Financial accounting produces standardised reports for external stakeholders such as investors, creditors, and regulatory bodies, and must comply with accounting standards. Management accounting produces internal reports for management decision-making purposes, with no requirement to follow external standards. Management accounting reports can be structured in any format that is most useful to the decision-makers they serve.
What is activity-based costing and when should a business use it?
Activity-based costing is a costing methodology that allocates overhead costs based on the activities that drive those costs rather than simple volume metrics like labour hours. Businesses should consider ABC when they have diverse product or service lines, when overheads represent a large proportion of total costs, or when they suspect that their existing costing system is producing distorted product profitability information.
How can small businesses apply management accounting principles?

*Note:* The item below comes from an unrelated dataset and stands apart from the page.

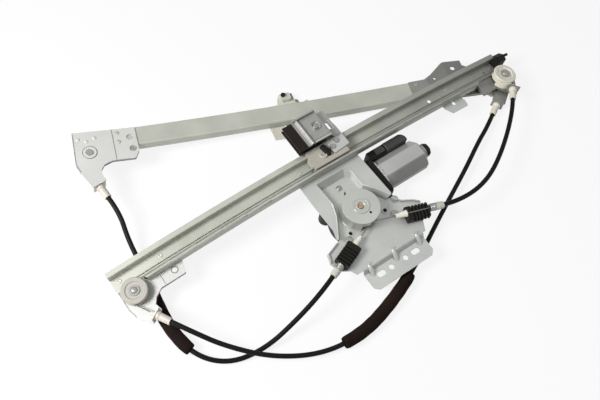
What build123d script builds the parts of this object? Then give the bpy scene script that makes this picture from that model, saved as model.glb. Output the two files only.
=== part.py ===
from build123d import *
import os
from math import cos, degrees, pi, radians, sin, tan

# Cable-drive window regulator of a vehicle door, lying on a bench, in millimetres.
# Z is up. X runs along guide rail A, whose open side faces up, and Y runs across it towards guide rail B.
# Rail B is turned over, so its web faces up and its own slider hangs below it.
# The origin is on the cable drum's axis, in the face of the gearbox cover that rests on the bench.

# Driving dimensions of the sheet metal and the two rails
sheet = 1.5
bend = 1.3
rail_depth = 12.0
rail_a_bow = 2500.0
rail_a_crown = 40.0
rail_a_y = 80.0
rail_a_start = -296.0
rail_a_end = 308.0
rail_a_half_width = 16.0
rail_a_bead = 5.0
rail_a_lip = 7.0
rail_b_bow = 5000.0
rail_b_dip = 15.6
rail_b_low_point = 260.0
rail_b_y = 178.3
rail_b_heading = -19.0
rail_b_start = -214.0
rail_b_end = 214.0
rail_b_half_width = 13.25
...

Small businesses can apply management accounting by starting with a clear cost classification framework, tracking gross margin by product or service line, preparing simple monthly management accounts comparing budget to actual, and monitoring a handful of key operational and financial KPIs consistently over time. The principles are universal; the level of analytical sophistication scales with the complexity and size of the business.
Conclusion
Management accounting and cost control are not back-office functions. They are strategic capabilities that directly determine how efficiently and profitably a business operates. By mastering cost classification, implementing activity-based costing where appropriate, conducting rigorous variance analysis, building meaningful KPI frameworks, and focusing on cost optimisation rather than mere cost cutting, organisations equip themselves with the financial intelligence needed to compete effectively and create lasting value. The investment in building these capabilities delivers returns across every dimension of business performance, from shareholder value and operational efficiency to the quality of strategic decisions that shape the organisation's long-term trajectory.